Third, Chinese leaders are quite aware of the anti-Chinese sentiments currently widely prevalent in Myanmar. China has paid a significant public relations price for its less than fully transparent business deals with the previous military junta. More recently, China’s image has suffered further over the behind-the-scenes roles Chinese actors are alleged or at least perceived to have played in connection with recent conflict along the border in the Kokang Region. Beijing seems eager to dispel the increasing concerns and negativity about China’s intentions. By establishing a relationship with Daw Suu, Chinese leaders may hope they can open up an avenue that will allow them to communicate to Myanmar’s public that China actually means well and is prepared to cooperate with a democratic government on a basis very different from the past.

Any assessment of the visit by Burmese opposition leader Aung San Suu Kyi to China this week should first acknowledge the asymmetrical power differential evident in such a spectacle. The leader of a small opposition party from a southern country that Beijing long has assumed is a dysfunctional vassal state of Yunnan province, should have no significance.

But Burma has changed in the last few years, and China has been uncharacteristically slow to realize the import of this. China has arrogantly, and with deep hubris, assumed Burma’s now nominally-civilian government, with its backing by the military elite whose roots in power stretch back to 1962, would facilitate Beijing’s long-term plans to open trade routes into the Indian Ocean through infrastructure investments, hydropower, oil and gas projects that predominantly benefit China, rubber plantations in Northeast Burma, and unchecked illegal Chinese migration to the north. Major arms sales and military assistance since 1988 have greased the wheels of this relationship.

Isolated by Western sanctions and perceived as a basket case internationally, Burma was thought to be in Beijing’s clutches. But a flawed democratic election in 2010 sparked a process long planned by Burma’s military leaders to advance the presence of a democratic current and fool the West into supporting it, and thus balance the perception of the country’s dependence on China with a new opening to the West. This worked. Burma’s leaders, still supported by the military, have reaped international kudos for their purported but questionable progress on democratic openings. Little real change has been effected, and growing animus over Chinese investments in resource extraction and land use only has fueled anti-Chinese sentiment.

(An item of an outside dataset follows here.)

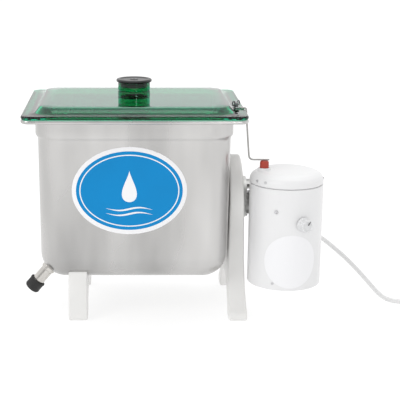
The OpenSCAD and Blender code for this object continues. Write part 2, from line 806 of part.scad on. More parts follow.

To her credit, Suu Kyi refrained from denouncing Chinese investment in Burma outright after she was released from nearly two-decades of house arrest. She rightly criticized the former military government for agreeing to joint projects with Chinese companies that were unpopular with the general public. Burmese political elites cravenly played into long-simmering anti-Chinese sentiment, especially as the past three years of anti-Muslim violence and hate-speech seized international attention, obscuring growing anti-Chinese resentment fueled by conflict between the Burmese army and the ethnic Kokang Chinese rebels on the northern border. Burmese ultra-nationalist Buddhist monks are agitating this anti-Chinese rhetoric, casting border conflicts as a Chinese-backed invasion.

Suu Kyi’s visit, from Beijing’s perspective, is best characterized as a scramble of correction and hedging bets to secure investment in long-term assurances of China’s interest in Burma. It reflects Beijing’s disturbance with a perceived betrayal by the Burmese military to facilitate Western business interests. The sad reality is that despite widespread popularity, Suu Kyi is constitutionally barred from being president, and the elections of 2015 in Burma cannot guarantee a credible democratic government will be formed in March 2016, because the Burmese military still commands so much legal and effective power.

By courting Suu Kyi, Beijing is cultivating an opposition figure that has no ability to guarantee that it can secure their long-term interests. This visit is an exercise in desperation and self-interest by both parties.